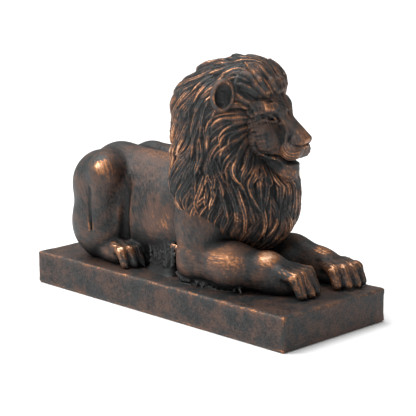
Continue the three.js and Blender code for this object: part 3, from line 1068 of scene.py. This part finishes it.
def studio():
    shape = bmesh.new()
    bmesh.ops.create_grid(shape, x_segments=1, y_segments=1, size=30)
    mesh = bpy.data.meshes.new("floor")
    shape.to_mesh(mesh)
    shape.free()
    floor = bpy.data.objects.new("floor", mesh)
    paper = bpy.data.materials.new("pale paper")
    paper.use_nodes = True
    paper.node_tree.nodes["Principled BSDF"].inputs["Base Color"].default_value = (0.93, 0.93, 0.93, 1)
    paper.node_tree.nodes["Principled BSDF"].inputs["Roughness"].default_value = 0.9
    mesh.materials.append(paper)
    bpy.context.scene.collection.objects.link(floor)
    world = bpy.data.worlds.new("studio")
    world.use_nodes = True
    world.node_tree.nodes["Background"].inputs["Color"].default_value = (1, 1, 1, 1)
    world.node_tree.nodes["Background"].inputs["Strength"].default_value = SKY_STRENGTH
    bpy.context.scene.world = world
    bpy.context.scene.view_settings.view_transform = "Standard"
    overhead = bpy.data.lights.new("overhead", "SUN")
    overhead.energy = OVERHEAD_ENERGY
    overhead.angle = math.radians(OVERHEAD_SPREAD)
    holder = bpy.data.objects.new("overhead", overhead)
    holder.rotation_euler = (Vector((-0.35, -0.15, 1))).to_track_quat("Z", "Y").to_euler()
    bpy.context.scene.collection.objects.link(holder)
    soft_light("key", (0.7, -1.4, 1.2), size=0.6, power=5)
    soft_light("window", (-1.1, -1.3, 1.2), size=0.7, power=15)


# The casting

patina = patina_group()
hide = bronze("bronze hide", patina, wear=1.7, relief=0.0006, mottling=15, patchiness=0.6)
hair_bronze = bronze("bronze hair", patina, wear=2.7, relief=0.0018, mottling=26, patchiness=2.6)
block = bronze(
    "bronze plinth", patina, wear=0.55, relief=0.0005, mottling=34, patchiness=0.3, handling=0, pitting=0.002
)

points, quads = skin_of(body(), *BODY_BOX, BODY_CELL)
add_piece("lion_body", points, quads, hide, strokes=fur_strokes(points))

points, quads = skin_of(head(), *HEAD_BOX, HEAD_CELL)
add_piece("lion_head", points, quads, hide, strokes=fur_strokes(points))

hair, mane_field = mane()
points, quads = skin_of(mane_field, *MANE_BOX, MANE_CELL, slack=MANE_SLACK)
mane_strokes = hair.strand_at(points) * (0.42, 0.03, 1)
mane_piece = add_piece("lion_mane", points, quads, hair_bronze, strokes=mane_strokes)
fewer = mane_piece.modifiers.new("fewer faces", "DECIMATE")
fewer.ratio = MANE_FACES_KEPT

plinth_high = np.array((PLINTH_LENGTH / 2, PLINTH_WIDTH / 2, 0)) + PLINTH_MARGIN
plinth_low = (-plinth_high[0], -plinth_high[1], -PLINTH_HEIGHT - PLINTH_MARGIN)
points, quads = skin_of(plinth(), plinth_low, plinth_high, PLINTH_CELL)
add_piece("plinth", points, quads, block, strokes=points * (0.3, 0.3, 0.4))

camera()
studio()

——

**WRITTEN REQUEST**
Repeat the material above exactly.

**ANSWER TO THIS TASK**
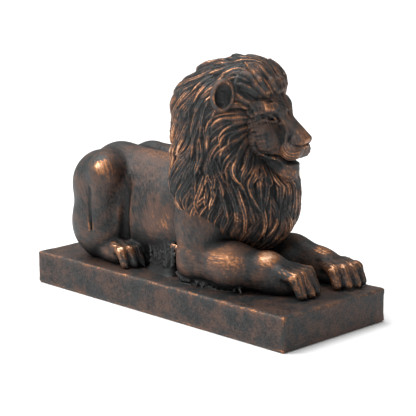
Continue the three.js and Blender code for this object: part 3, from line 1068 of scene.py. This part finishes it.
def studio():
    shape = bmesh.new()
    bmesh.ops.create_grid(shape, x_segments=1, y_segments=1, size=30)
    mesh = bpy.data.meshes.new("floor")
    shape.to_mesh(mesh)
    shape.free()
    floor = bpy.data.objects.new("floor", mesh)
    paper = bpy.data.materials.new("pale paper")
    paper.use_nodes = True
    paper.node_tree.nodes["Principled BSDF"].inputs["Base Color"].default_value = (0.93, 0.93, 0.93, 1)
    paper.node_tree.nodes["Principled BSDF"].inputs["Roughness"].default_value = 0.9
    mesh.materials.append(paper)
    bpy.context.scene.collection.objects.link(floor)
    world = bpy.data.worlds.new("studio")
    world.use_nodes = True
    world.node_tree.nodes["Background"].inputs["Color"].default_value = (1, 1, 1, 1)
    world.node_tree.nodes["Background"].inputs["Strength"].default_value = SKY_STRENGTH
    bpy.context.scene.world = world
    bpy.context.scene.view_settings.view_transform = "Standard"
    overhead = bpy.data.lights.new("overhead", "SUN")
    overhead.energy = OVERHEAD_ENERGY
    overhead.angle = math.radians(OVERHEAD_SPREAD)
    holder = bpy.data.objects.new("overhead", overhead)
    holder.rotation_euler = (Vector((-0.35, -0.15, 1))).to_track_quat("Z", "Y").to_euler()
    bpy.context.scene.collection.objects.link(holder)
    soft_light("key", (0.7, -1.4, 1.2), size=0.6, power=5)
    soft_light("window", (-1.1, -1.3, 1.2), size=0.7, power=15)


# The casting

patina = patina_group()
hide = bronze("bronze hide", patina, wear=1.7, relief=0.0006, mottling=15, patchiness=0.6)
hair_bronze = bronze("bronze hair", patina, wear=2.7, relief=0.0018, mottling=26, patchiness=2.6)
block = bronze(
    "bronze plinth", patina, wear=0.55, relief=0.0005, mottling=34, patchiness=0.3, handling=0, pitting=0.002
)

points, quads = skin_of(body(), *BODY_BOX, BODY_CELL)
add_piece("lion_body", points, quads, hide, strokes=fur_strokes(points))

points, quads = skin_of(head(), *HEAD_BOX, HEAD_CELL)
add_piece("lion_head", points, quads, hide, strokes=fur_strokes(points))

hair, mane_field = mane()
points, quads = skin_of(mane_field, *MANE_BOX, MANE_CELL, slack=MANE_SLACK)
mane_strokes = hair.strand_at(points) * (0.42, 0.03, 1)
mane_piece = add_piece("lion_mane", points, quads, hair_bronze, strokes=mane_strokes)
fewer = mane_piece.modifiers.new("fewer faces", "DECIMATE")
fewer.ratio = MANE_FACES_KEPT

plinth_high = np.array((PLINTH_LENGTH / 2, PLINTH_WIDTH / 2, 0)) + PLINTH_MARGIN
plinth_low = (-plinth_high[0], -plinth_high[1], -PLINTH_HEIGHT - PLINTH_MARGIN)
points, quads = skin_of(plinth(), plinth_low, plinth_high, PLINTH_CELL)
add_piece("plinth", points, quads, block, strokes=points * (0.3, 0.3, 0.4))

camera()
studio()